Bold flavors are also better in beer pairings. Try Amber-Brown lagers.
For a spicy rub, try a sweet Riesling, or a Gewürztraminer. These are also good choices for sweeter marinades. An American IPA balances the heat of the rub, contrasting the sauce.
Traditional barbecue flavors are complemented by fruity reds, but with the chicken base, you want to go low on tannins. Try a Zinfandel. For a beer pairing, we like Dark Lagers or Amber Ales.
Pork ribs, slathered in barbecue marinade, are one of the biggest flavors on the grill. You need a wine with equal power — like a Zinfandel.
Packed full of tannins and with fruity overtones, it’s the perfect pairing for the punch of pork ribs.
Similarly, when choosing a beer pairing, we recommend Stout. It has a sweetness to match the sauce.
Prefer a dry rub? Try the medium body of a Grenache. It has a lot of tannins to balance the body, but without the fruit bomb of a Zinfandel. A slightly lighter beer works better as well. Try a Hefeweizen.
When choosing the right steak and beverage pairing for your barbecue, it’s essential to consider the cut you’re using.
A good rule is that the pairings you prefer in the steakhouse tend to be just as good for a barbecue.
For a wine, that means the traditional reds. Cabernet Sauvignon is the obvious choice, but a Malbec or a Syrah can be just as good.
If you’re combining steak with other barbecue meats, such as ribs, stick with a Zinfandel.
An IPA is a good complement to a ribeye, while a Pale Ale will balance a top sirloin, and a Light Lager won’t overpower filet mignon.
Prime rib works well with a sweeter Amber Ale, and hangar is often served with Brown Ale.
Hot dogs and sausages are fatty, so you want a crisp white to cut through.
A drier Riesling is good, or a New World Sauvignon Blanc. Keep your wine nice and chilled, and look for tangier flavors if you’re packing on the toppings.
German beers are an obvious choice with hot dogs, and a good one. We like the crisp finish of an Amber Ale, which encourages you to take another bite.
The sweetness of Brown Ale is also excellent with smokey sausages.
Salmon is a fantastic choice for a barbecue, taking on rich flavors and a contrasting texture. Salmon is traditionally served with a full-bodied white. An oak-aged Chardonnay is a classic pairing.
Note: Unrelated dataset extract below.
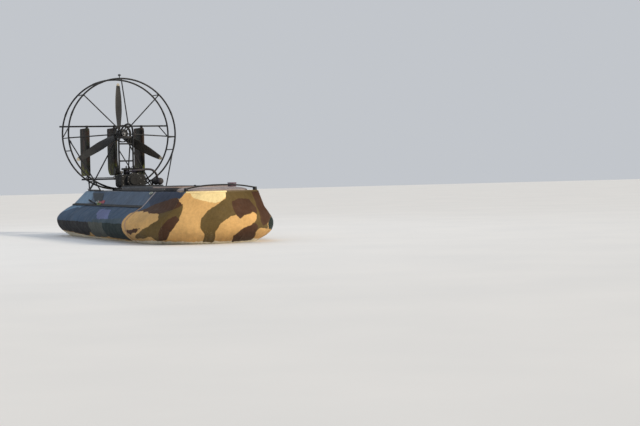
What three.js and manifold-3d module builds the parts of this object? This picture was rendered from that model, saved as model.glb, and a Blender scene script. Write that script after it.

For barbecue salmon, rosé wine is perhaps the better choice. Fruit and floral flavors balance the smoke, with a touch more body.
A malty Pale Ale is a good beer choice with salmon, while a Brown Ale adds a sweetness that works with the grill flavors.
For other seafoods, think light to balance the subtle flavors.
Veggies are becoming a standard part of the barbecue, but they can be hard to find a drink pairing for. If you’re going for veggie skewers or salty halloumi cheese, go for a crisp white.
A Sauvignon Blanc is hard to beat, while a Gewürztraminer adds some sweetness. Pale Ales are a good beer choice with salty halloumi — we like a Belgian Tripel.
For veggies dishes with a meatier taste – like veggie burgers and mushrooms – go for heavier choices. Pinot Noir works well here.
The heavy flavors of sweet and smoky barbecue sauces tend to need big bodied drinks to match.
Break out light reds like Pinot Noir, or complement your red meats with a powerful Zinfandel. For lighter flavors, chilled whites are excellent for summer parties.
It’s hard to go wrong with beer and barbecue. IPAs are amazing with heavier meats, while the sweet undertones of Stout and Amber Ales are excellent with barbecue sauce.
We hope this guide has helped you to take your barbecue to the next level.